# Given data:
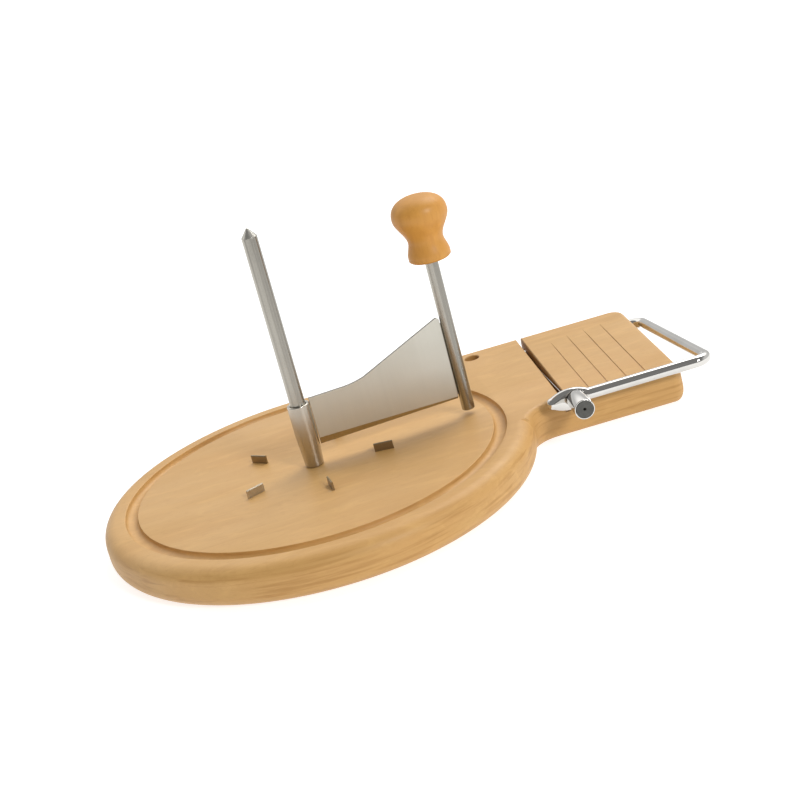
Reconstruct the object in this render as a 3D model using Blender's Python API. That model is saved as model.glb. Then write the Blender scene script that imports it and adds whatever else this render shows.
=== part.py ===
"""Cheese wire cutter: a round board on a tab-shaped handle, with a scraper that turns
on a centre spindle and a wire bow that swings down into a slot across the handle.

Lengths are in metres and +Z is up. The origin is on the underside of the board, on the
spindle's axis. +X runs from the spindle towards the handle.
"""

import math

import bmesh
import bpy
from mathutils import Matrix, Vector

MM = 0.001

# How far a cutter runs past the face it cuts through
OVERSHOOT = 1.0 * MM

# Board
BOARD_THICKNESS = 20.0 * MM
DISC_RADIUS = 110.0 * MM
EDGE_ROUND = 7.5 * MM
TAB_ROUND_SHARE = 0.55
TAB_END_X = 189.5 * MM
TAB_NEAR_Y = -10.0 * MM
TAB_FAR_Y = 102.0 * MM
TAB_NEAR_CORNER_RADIUS = 6.0 * MM
TAB_FAR_CORNER_RADIUS = 9.0 * MM
NEAR_FILLET_RADIUS = 14.0 * MM
FAR_FILLET_RADIUS = 30.0 * MM
GROOVE_INNER_RADIUS = 91.4 * MM
GROOVE_OUTER_RADIUS = 97.8 * MM
GROOVE_DEPTH = 3.2 * MM
HANG_HOLE_X = 99.5 * MM
HANG_HOLE_Y = 89.5 * MM
HANG_HOLE_RADIUS = 4.0 * MM

# Wire slot and the four gauge lines beside it
SLOT_X0 = 127.1 * MM
SLOT_X1 = 129.8 * MM
SLOT_NEAR_FLOOR_Z = 12.8 * MM
SLOT_FAR_FLOOR_Z = 6.4 * MM
GAUGE_FIRST_X = 142.1 * MM
GAUGE_PITCH = 9.95 * MM
GAUGE_COUNT = 4
GAUGE_WIDTH = 0.9 * MM
GAUGE_DEPTH = 0.7 * MM
GAUGE_FAR_Y = 80.0 * MM

# Spindle
SPINDLE_RADIUS = 3.9 * MM
SPINDLE_FOOT_Z = 7.0 * MM
SPINDLE_CONE_Z = 140.6 * MM
SPINDLE_TIP_Z = 144.9 * MM
SPINDLE_TIP_RADIUS = 0.6 * MM
PRESS_GAP = 0.15 * MM
RUN_GAP = 0.08 * MM

# Scraper
SCRAPER_ANGLE = math.radians(5.9)
COLLAR_Z0 = 20.3 * MM
COLLAR_Z1 = 29.2 * MM
COLLAR_RADIUS = 4.7 * MM
HUB_Z0 = 29.5 * MM
HUB_Z1 = 53.0 * MM
HUB_RADIUS = 5.6 * MM
HUB_TAPER_Z = 37.0 * MM
BLADE_THICKNESS = 1.5 * MM
BLADE_START = 5.9 * MM
BLADE_END = 79.2 * MM
BLADE_EDGE_Z = 29.2 * MM
BLADE_EDGE_LAND = 0.25 * MM
BEVEL_HUB_Z = 33.0 * MM
BEVEL_POST_Z = 30.6 * MM
BLADE_SHOULDER_Z = 54.4 * MM
BLADE_SHOULDER_S = 30.0 * MM
BLADE_SHOULDER_ROUND = 5.0 * MM
BLADE_SHOULDER_RISE = 1.6 * MM
BLADE_APEX_Z = 73.4 * MM
BLADE_APEX_RADIUS = 1.6 * MM
POST_S = 82.8 * MM
POST_RADIUS = 3.3 * MM
POST_Z0 = 22.6 * MM
POST_Z1 = 114.9 * MM

# Wooden knob
KNOB_Z0 = 103.4 * MM
KNOB_Z1 = 136.0 * MM
KNOB_FOOT_RADIUS = 10.6 * MM
KNOB_NECK_RADIUS = 8.9 * MM
KNOB_HEAD_RADIUS = 14.0 * MM
INSERT_Z0 = 103.6 * MM
INSERT_Z1 = 115.6 * MM
INSERT_RADIUS = 5.0 * MM

# Anchor spikes
SPIKE_ANGLES = (63.0, 137.5, 208.0, 277.0, 348.0)
SPIKE_RADIUS = 35.8 * MM
SPIKE_LENGTH = 9.6 * MM
SPIKE_THICKNESS = 1.0 * MM
SPIKE_TOP_Z = 24.2 * MM
SPIKE_FOOT_Z = 14.6 * MM
SPIKE_GAP = 0.3 * MM

# Wire bow
ROD_RADIUS = 3.0 * MM
PIVOT_Y = 89.0 * MM
PIVOT_Z = 13.0 * MM
LEG_TIP_X = 127.7 * MM
FAR_CORNER_X = 195.8 * MM
NEAR_CORNER_X = 202.6 * MM
ARM_Y = -15.8 * MM
ARM_Z = 21.2 * MM
BEND_RADIUS = 7.0 * MM
LUG_X0 = 118.0 * MM
LUG_X1 = 141.0 * MM
LUG_HALF_THICKNESS = 2.0 * MM
LUG_HALF_HEIGHT = 5.5 * MM
JOINT_GAP = 0.3 * MM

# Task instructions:
The required output is the exact run of lines from the beginning of the listing above to the line that contains "GAUGE_FAR_Y = 80.0 * MM", inclusive of both.

# Final answer:
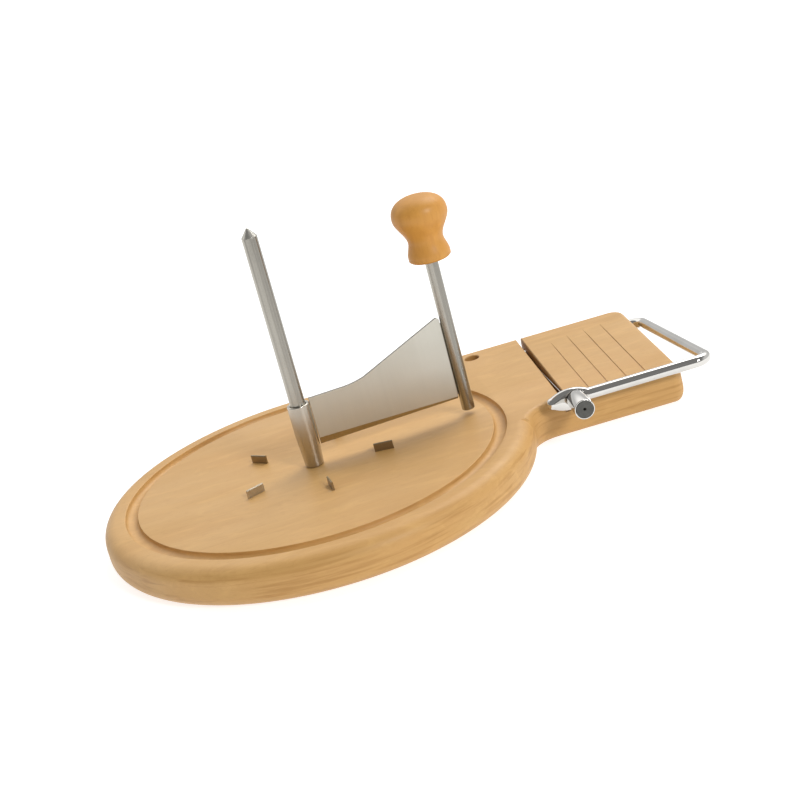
Reconstruct the object in this render as a 3D model using Blender's Python API. That model is saved as model.glb. Then write the Blender scene script that imports it and adds whatever else this render shows.
=== part.py ===
"""Cheese wire cutter: a round board on a tab-shaped handle, with a scraper that turns
on a centre spindle and a wire bow that swings down into a slot across the handle.

Lengths are in metres and +Z is up. The origin is on the underside of the board, on the
spindle's axis. +X runs from the spindle towards the handle.
"""

import math

import bmesh
import bpy
from mathutils import Matrix, Vector

MM = 0.001

# How far a cutter runs past the face it cuts through
OVERSHOOT = 1.0 * MM

# Board
BOARD_THICKNESS = 20.0 * MM
DISC_RADIUS = 110.0 * MM
EDGE_ROUND = 7.5 * MM
TAB_ROUND_SHARE = 0.55
TAB_END_X = 189.5 * MM
TAB_NEAR_Y = -10.0 * MM
TAB_FAR_Y = 102.0 * MM
TAB_NEAR_CORNER_RADIUS = 6.0 * MM
TAB_FAR_CORNER_RADIUS = 9.0 * MM
NEAR_FILLET_RADIUS = 14.0 * MM
FAR_FILLET_RADIUS = 30.0 * MM
GROOVE_INNER_RADIUS = 91.4 * MM
GROOVE_OUTER_RADIUS = 97.8 * MM
GROOVE_DEPTH = 3.2 * MM
HANG_HOLE_X = 99.5 * MM
HANG_HOLE_Y = 89.5 * MM
HANG_HOLE_RADIUS = 4.0 * MM

# Wire slot and the four gauge lines beside it
SLOT_X0 = 127.1 * MM
SLOT_X1 = 129.8 * MM
SLOT_NEAR_FLOOR_Z = 12.8 * MM
SLOT_FAR_FLOOR_Z = 6.4 * MM
GAUGE_FIRST_X = 142.1 * MM
GAUGE_PITCH = 9.95 * MM
GAUGE_COUNT = 4
GAUGE_WIDTH = 0.9 * MM
GAUGE_DEPTH = 0.7 * MM
GAUGE_FAR_Y = 80.0 * MM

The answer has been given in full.